An idiom is a phrase whose meaning cannot be deduced from the literal definition, but refers instead to a figurative meaning that is known only through common use. In linguistics, idioms are widely assumed to be figures of speech that contradict the principle of compositionality; however, this has shown to be a subject of debate. It may be better to refer to idioms as John Saeed does: words collocated together happen to become fossilized, becoming fixed over time. This collocation -- words commonly used in a group -- changes the definition of each of the words that exist. As an expression, the word-group becomes a team, so to speak. That is, the collocated words develop a specialized meaning as a whole and an idiom is born; for instance, "He really threw me a curve when on our first date he asked if I could pay for the dinner." Note, in some cultures, when a man and a woman are courting each other, the male is traditionally the one who takes up the bill or pays the bill; however, times change and in many modern societies, a lot of couples go Dutch (yet another idiom).
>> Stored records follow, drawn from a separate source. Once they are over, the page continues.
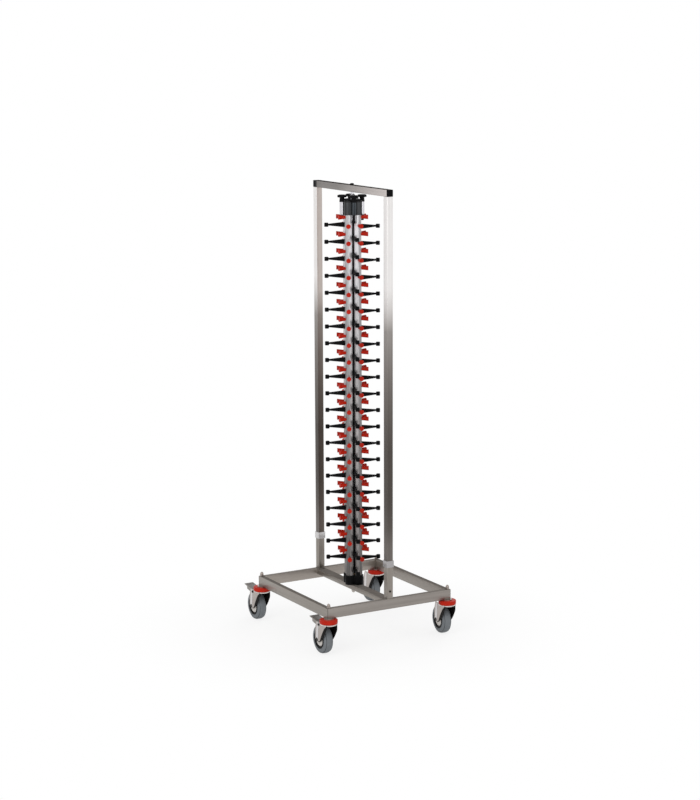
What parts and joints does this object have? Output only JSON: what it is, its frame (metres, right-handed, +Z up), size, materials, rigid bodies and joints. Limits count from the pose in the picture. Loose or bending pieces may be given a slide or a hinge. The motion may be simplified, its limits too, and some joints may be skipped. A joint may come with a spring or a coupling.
{
  "type": "mobile plate rack",
  "caption": "Wheeled steel frame with a turning column whose sides hold plates in tiers between red stops and arms set by knobs.",
  "frame": {"origin": "on the floor, under the middle of the whole object's box", "axes": "+X along the line of the two posts, +Y across it, +Z up"},
  "size_m": [0.746, 0.644, 1.8886],
  "materials": {
    "base_paint": "satin",
    "post_steel": "satin",
    "collar": "satin",
    "column_aluminium": "satin",
    "black_plastic": "matt",
    "head_plastic": "satin",
    "zinc": "polished",
    "bronze": "oiled",
    "red_plastic": "gloss",
    "arm_black": "satin",
    "tip_rubber": "matt",
    "fork_steel": "zinc plated",
    "bolt_dark": "oiled",
    "tyre_grey": "matt",
    "hub_plastic": "matt"
  },
  "bodies": {
    "frame": {"side_bar_front": "base_paint", "side_bar_rear": "base_paint", "end_bar_left": "base_paint", "end_bar_right": "base_paint", "cross_bar": "base_paint", "post_stubs": "base_paint", "post_collars": "collar", "post_left": "post_steel", "post_right": "post_steel", "top_bar": "post_steel", "bar_end_caps": "black_plastic", "pivot_rod": "zinc", "top_cap_nut": "black_plastic", "bottom_cap_nut": "zinc", "thrust_washer": "zinc", "frame_screws": "bolt_dark", "caster_studs": "zinc", "acorn_nuts": "zinc", "swivel_races": "zinc", "swivel_rings": "red_plastic"},
    "column": {"column_tubes": "column_aluminium", "column_head": "head_plastic", "column_foot": "black_plastic", "tube_plugs": "black_plastic", "spindle_sleeves": "zinc", "pivot_bushes": "bronze", "stops_front": "red_plastic", "stops_right": "red_plastic", "stops_back": "red_plastic", "stops_left": "red_plastic"},
    "arms_front": {"arm_rail_front": "arm_black", "arm_tips_front": "tip_rubber"},
    "knob_front": {"knob_front": "black_plastic"},
    "arms_right": {"arm_rail_right": "arm_black", "arm_tips_right": "tip_rubber"},
    "knob_right": {"knob_right": "black_plastic"},
    "arms_back": {"arm_rail_back": "arm_black", "arm_tips_back": "tip_rubber"},
    "knob_back": {"knob_back": "black_plastic"},
    "arms_left": {"arm_rail_left": "arm_black", "arm_tips_left": "tip_rubber"},
    "knob_left": {"knob_left": "black_plastic"},
    "caster_front_left": {"fork_front_left": "fork_steel", "axle_front_left": "bolt_dark"},
    "wheel_front_left": {"tyre_front_left": "tyre_grey", "hub_front_left": "hub_plastic"},
    "brake_front_left": {"pedal_front_left": "fork_steel"},
    "caster_front_right": {"fork_front_right": "fork_steel", "axle_front_right": "bolt_dark"},
    "wheel_front_right": {"tyre_front_right": "tyre_grey", "hub_front_right": "hub_plastic"},
    "brake_front_right": {"pedal_front_right": "fork_steel"},
    "caster_rear_right": {"fork_rear_right": "fork_steel", "axle_rear_right": "bolt_dark"},
    "wheel_rear_right": {"tyre_rear_right": "tyre_grey", "hub_rear_right": "hub_plastic"},
    "caster_rear_left": {"fork_rear_left": "fork_steel", "axle_rear_left": "bolt_dark"},
    "wheel_rear_left": {"tyre_rear_left": "tyre_grey", "hub_rear_left": "hub_plastic"}
  },
  "joints": [
    {"name": "column_turn", "type": "hinge", "parent": "frame", "child": "column", "pos_m": [0.044, 0, 0.1996], "axis": [0, 0, 1], "continuous": true},
    {"name": "arms_height_front", "type": "slide", "parent": "column", "child": "arms_front", "axis": [0, 0, 1], "range_m": [-0.002, 0.022]},
    {"name": "knob_turn_front", "type": "hinge", "parent": "column", "child": "knob_front", "pos_m": [0.08338, -0.01371, 1.8176], "axis": [0, 0, 1], "range_deg": [-1981, 181]},
    {"name": "arms_height_right", "type": "slide", "parent": "column", "child": "arms_right", "axis": [0, 0, 1], "range_m": [-0.012, 0.012]},
    {"name": "knob_turn_right", "type": "hinge", "parent": "column", "child": "knob_right", "pos_m": [0.05771, 0.03938, 1.8176], "axis": [0, 0, 1], "range_deg": [-1081, 1081]},
    {"name": "arms_height_back", "type": "slide", "parent": "column", "child": "arms_back", "axis": [0, 0, 1], "range_m": [-0.006, 0.018]},
    {"name": "knob_turn_back", "type": "hinge", "parent": "column", "child": "knob_back", "pos_m": [0.00462, 0.01371, 1.8176], "axis": [0, 0, 1], "range_deg": [-1621, 541]},
    {"name": "arms_height_left", "type": "slide", "parent": "column", "child": "arms_left", "axis": [0, 0, 1], "range_m": [-0.021, 0.003]},
    {"name": "knob_turn_left", "type": "hinge", "parent": "column", "child": "knob_left", "pos_m": [0.03029, -0.03938, 1.8176], "axis": [0, 0, 1], "range_deg": [-271, 1891]},
    {"name": "swivel_front_left", "type": "hinge", "parent": "frame", "child": "caster_front_left", "pos_m": [-0.248, -0.285, 0.1373], "axis": [0, 0, 1], "continuous": true},
    {"name": "roll_front_left", "type": "hinge", "parent": "caster_front_left", "child": "wheel_front_left", "pos_m": [-0.297, -0.285, 0.06], "axis": [0, 1, 0], "continuous": true},
    {"name": "brake_front_left", "type": "hinge", "parent": "caster_front_left", "child": "brake_front_left", "pos_m": [-0.291, -0.285, 0.125], "axis": [0, -1, 0], "range_deg": [0, 9]},
    {"name": "swivel_front_right", "type": "hinge", "parent": "frame", "child": "caster_front_right", "pos_m": [0.336, -0.285, 0.1373], "axis": [0, 0, 1], "continuous": true},
    {"name": "roll_front_right", "type": "hinge", "parent": "caster_front_right", "child": "wheel_front_right", "pos_m": [0.287, -0.285, 0.06], "axis": [0, 1, 0], "continuous": true},
    {"name": "brake_front_right", "type": "hinge", "parent": "caster_front_right", "child": "brake_front_right", "pos_m": [0.293, -0.285, 0.125], "axis": [0, -1, 0], "range_deg": [0, 9]},
    {"name": "swivel_rear_right", "type": "hinge", "parent": "frame", "child": "caster_rear_right", "pos_m": [0.336, 0.285, 0.1373], "axis": [0, 0, 1], "continuous": true},
    {"name": "roll_rear_right", "type": "hinge", "parent": "caster_rear_right", "child": "wheel_rear_right", "pos_m": [0.28719, 0.28927, 0.06], "axis": [0.0872, 0.9962, 0], "continuous": true},
    {"name": "swivel_rear_left", "type": "hinge", "parent": "frame", "child": "caster_rear_left", "pos_m": [-0.248, 0.285, 0.1373], "axis": [0, 0, 1], "continuous": true},
    {"name": "roll_rear_left", "type": "hinge", "parent": "caster_rear_left", "child": "wheel_rear_left", "pos_m": [-0.297, 0.285, 0.06], "axis": [0, 1, 0], "continuous": true}
  ],
  "couplings": [
    {"joint": "knob_turn_front", "follows": "arms_height_front", "rad_per_m": -1570.8},
    {"joint": "knob_turn_right", "follows": "arms_height_right", "rad_per_m": -1570.8},
    {"joint": "knob_turn_back", "follows": "arms_height_back", "rad_per_m": -1570.8},
    {"joint": "knob_turn_left", "follows": "arms_height_left", "rad_per_m": -1570.8}
  ]
}
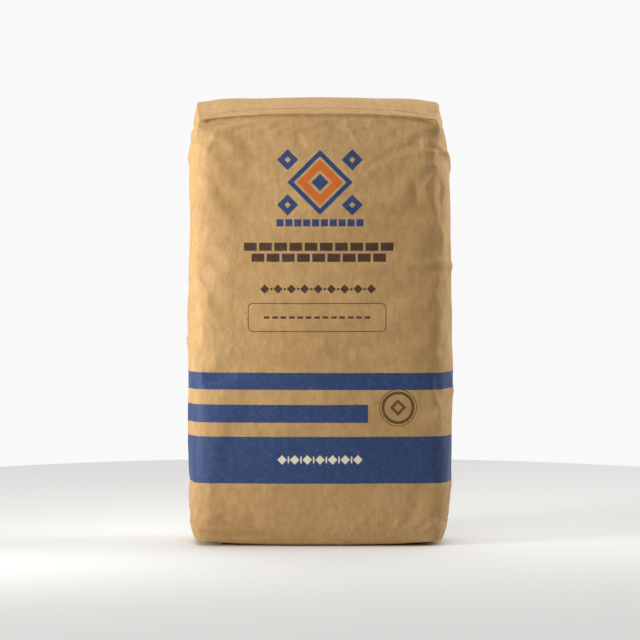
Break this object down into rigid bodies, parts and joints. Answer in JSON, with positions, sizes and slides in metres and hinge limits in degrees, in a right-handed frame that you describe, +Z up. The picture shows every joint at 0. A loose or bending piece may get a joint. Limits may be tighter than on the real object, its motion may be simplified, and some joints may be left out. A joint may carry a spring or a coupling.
{
  "type": "cement bag",
  "caption": "Filled paper valve sack of cement, standing on its flat bottom end, with a domed and sloping top end and a flattened filling valve at one top corner.",
  "frame": {"origin": "centre of the bounding box's underside, where the bag stands on the floor", "axes": "+Z up the bag, from its bottom end to its top end; -Y the way the printed face looks; +X the side with the valve"},
  "size_m": [0.4042, 0.1582, 0.6831],
  "materials": {
    "kraft_paper": "uncoated brown kraft paper, soft semi-matt",
    "patch_paper": "uncoated brown kraft paper, a little lighter",
    "valve_paper": "uncoated light kraft paper",
    "cement_powder": "matt grey powder, settled and close packed"
  },
  "bodies": {
    "root": {"paper_sack": "kraft_paper", "cement_fill": "cement_powder", "valve_sleeve": "valve_paper", "top_cover_patch": "patch_paper", "bottom_cover_patch": "patch_paper"}
  },
  "joints": []
}
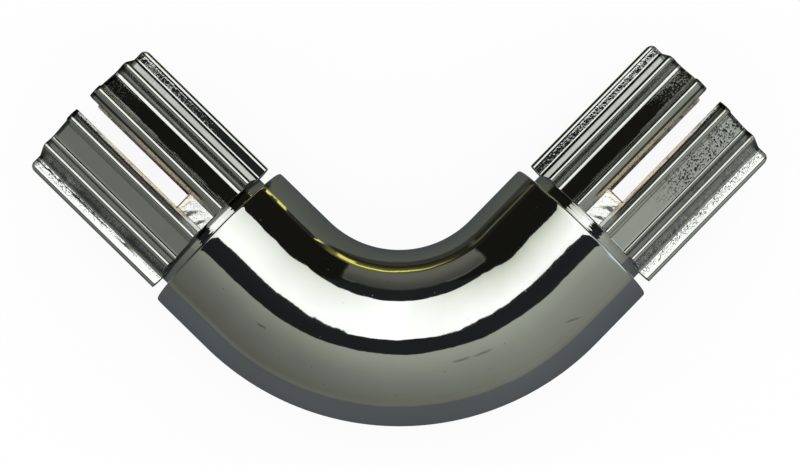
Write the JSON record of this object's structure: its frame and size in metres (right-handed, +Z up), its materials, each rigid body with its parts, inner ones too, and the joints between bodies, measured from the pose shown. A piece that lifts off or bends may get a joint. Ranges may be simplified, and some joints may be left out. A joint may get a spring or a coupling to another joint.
{
  "type": "rail elbow connector",
  "caption": "Right-angle elbow for round rail tube: a polished bend, flush with the tube, with a ribbed and slotted spigot at each end that enters the tube.",
  "frame": {"origin": "centre of the part's box in plan, on the surface that the elbow lies on", "axes": "the bend lies flat; +X runs out along one arm, +Y out along the other, +Z up"},
  "size_m": [0.1524, 0.1524, 0.0508],
  "materials": {
    "chrome_plate": "polished"
  },
  "bodies": {
    "root": {"elbow": "chrome_plate"}
  },
  "joints": []
}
In the English expression to kick the bucket, for example, a listener knowing only the meaning of kick and bucket would be unable to deduce the expression's actual meaning, which is to die. Although it can refer literally to the act of striking a specific bucket with a foot, native speakers rarely use it that way. It cannot be directly translated to other languages – for example, the same expression in Polish is kopnąć w kalendarz (to kick the calendar), with the calendar being as detached from its usual meaning as the bucket in the English phrase is. The same expression in Dutch is het loodje leggen (to lay the piece of lead), which is entirely different from the English expression, too. Other expressions include break a leg and fit as a fiddle.
Another kind of idiom is the use of a single word to have multiple meanings, sometimes at the same time, and sometimes one meaning to be discerned from context. This can be seen in the (mostly uninflected) English language in the common use of the same word for an activity, for those engaged in it, and sometimes for a verb.